**Prompt**
Print out every line, exactly as written.

*****

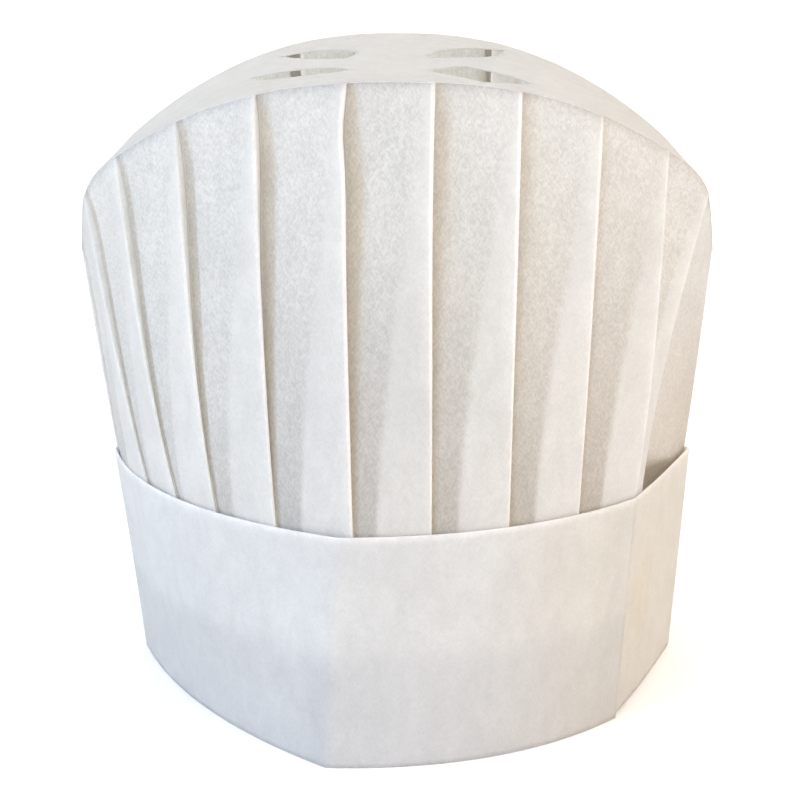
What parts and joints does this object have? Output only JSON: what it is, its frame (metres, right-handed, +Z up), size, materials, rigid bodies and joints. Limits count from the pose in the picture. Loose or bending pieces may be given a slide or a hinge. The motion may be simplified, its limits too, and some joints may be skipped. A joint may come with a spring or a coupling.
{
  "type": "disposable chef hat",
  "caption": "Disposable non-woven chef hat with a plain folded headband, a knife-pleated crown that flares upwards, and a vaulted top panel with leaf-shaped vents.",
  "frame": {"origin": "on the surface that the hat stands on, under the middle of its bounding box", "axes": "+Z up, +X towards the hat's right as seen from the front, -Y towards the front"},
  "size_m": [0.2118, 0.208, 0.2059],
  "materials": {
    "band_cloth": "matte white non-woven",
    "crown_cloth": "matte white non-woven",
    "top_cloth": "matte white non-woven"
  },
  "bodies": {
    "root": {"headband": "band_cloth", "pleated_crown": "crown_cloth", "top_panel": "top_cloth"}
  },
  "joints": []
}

*****

**Answer to the problem**
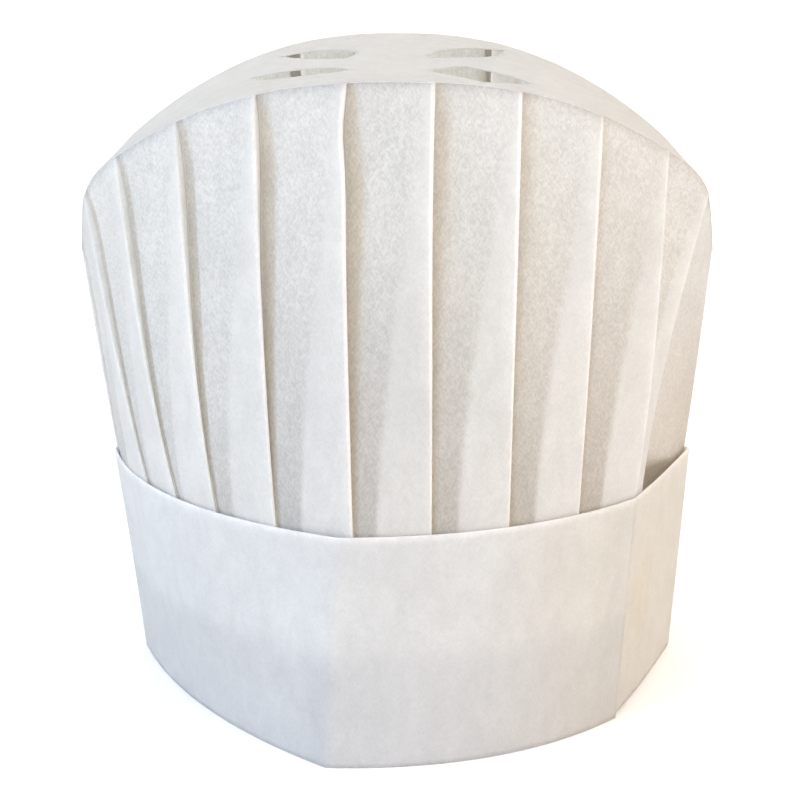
What parts and joints does this object have? Output only JSON: what it is, its frame (metres, right-handed, +Z up), size, materials, rigid bodies and joints. Limits count from the pose in the picture. Loose or bending pieces may be given a slide or a hinge. The motion may be simplified, its limits too, and some joints may be skipped. A joint may come with a spring or a coupling.
{
  "type": "disposable chef hat",
  "caption": "Disposable non-woven chef hat with a plain folded headband, a knife-pleated crown that flares upwards, and a vaulted top panel with leaf-shaped vents.",
  "frame": {"origin": "on the surface that the hat stands on, under the middle of its bounding box", "axes": "+Z up, +X towards the hat's right as seen from the front, -Y towards the front"},
  "size_m": [0.2118, 0.208, 0.2059],
  "materials": {
    "band_cloth": "matte white non-woven",
    "crown_cloth": "matte white non-woven",
    "top_cloth": "matte white non-woven"
  },
  "bodies": {
    "root": {"headband": "band_cloth", "pleated_crown": "crown_cloth", "top_panel": "top_cloth"}
  },
  "joints": []
}